Another meme that is germane to this discussion would be a protective tariff. Such a tariff is hardly un-American, the first one was established by James Madison, father of the Constitution, in 1816.

It is easy to explain how a tariff helps US workers. Importers (buyers of foreign goods and services) would pay a sales tax that compensates for the taxes not being paid by those who produced the import. Buyers of domestic products would not pay this sales tax, since the producers have already paid US taxes. Such a tax would make domestic goods effectively cheaper relative to imports, encouraging production here.

It is easy to defend against critics.

To those who give Smoot-Hawley as an argument against a tariff, one can point out that the effect of a tariff would be to reduced the volume of trade. In 1930, the US ran a trade surplus, which adds to GDP. Reducing trade by a tariff in 1930 would reduce GDP, which is bad in a depressed economy. Today the US runs a trade deficit, which subtracts from GDP. Reducing trade by a tariff today would increase GDP, which is good for a depressed economy.

To those who counter with comparative advantage and David Ricardo, one can point out that Ricardo's proof assuming no movement of capital between countries which is obviously not the case today.

In actuality whether or not a tariff would help is a complicated question and one that does not need to be addressed at this time. Anything proposed by OWS (or anyone else) is not going to be enacted as originally formulated. What is needed it for the idea that trade policy is a big part of the problem and it needs to be changed. Injection of the idea for an across-the-board tariff provides a simply talking point that actually addresses the problem (jobs not being created here in America) in a much more direct and easy-to-understand fashion that does addressing public debt, which is the meme pushed by the Tea party in 2009 and 2010 (with considerable success I note).

It is only by getting ideas like this out there for consideration by ordinary people will the range of potential policy choices enlarge to encompass something that might work.

And example from the last time we were here can illustrate. FDR effectively addressed the crisis of the Depression using an executive order ending the gold standard signed in his first month of office (no involvement of Congress which would never had gone along). By doing this his party gained enormous political momentum, which translated in huge victories in the 1934 and 1936 elections, which eclipsed the GOP and helped the New Deal legislative program to be enacted. Now Hoover could have done the same thing with the stroke of his pen, gaining his own reelection and saving his party from 40 years in the wilderness.

But Hoover could never have done this because to many ending the gold standard was considered to be an invitation to disaster (just as many today believe that is the debt is not addresses it invited disaster).

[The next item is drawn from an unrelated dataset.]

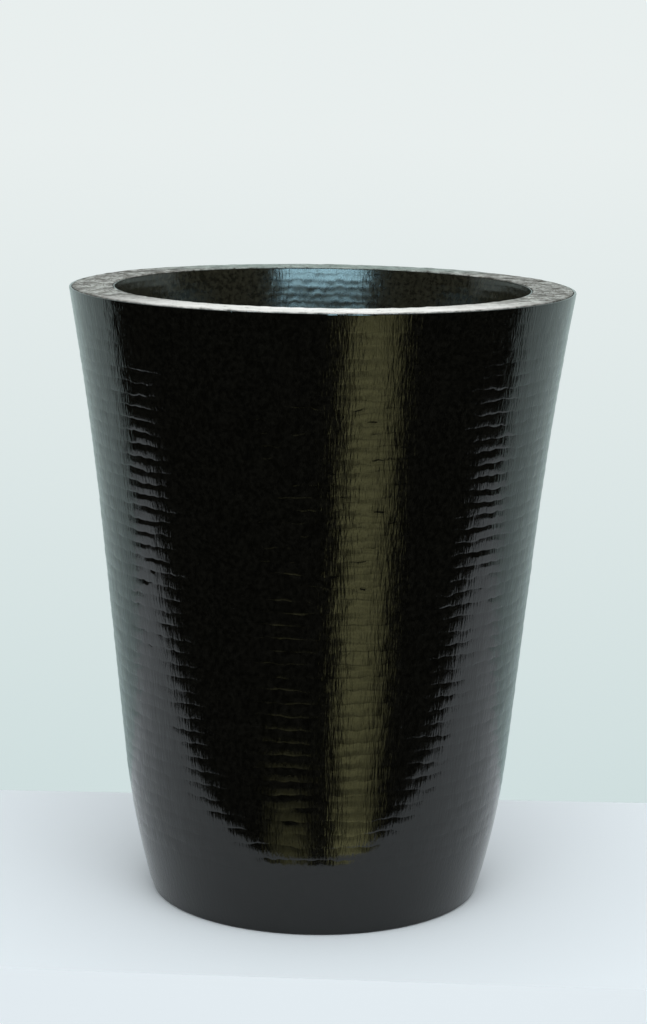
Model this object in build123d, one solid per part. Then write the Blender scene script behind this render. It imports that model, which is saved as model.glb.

Many in FDR's party agreed with Hoover, but there was a large minority who thought it a good idea, These were the heirs of populist movements of the late 19th century (e.g. the Greenbackers and Free-Silver populists) whose movements had been subsumed into the Democratic party. Thus, by coming out against gold, FDR was following in a tradition with a good-sized public following, which make it a policy that was politically conceivable to him, as it was not for Hoover.

Right now both parties have Hoover's problem. None of the politically conceivable policy options will work. What us needed is for more policies to move into the public discourse so that new options that might help become politically conceivable.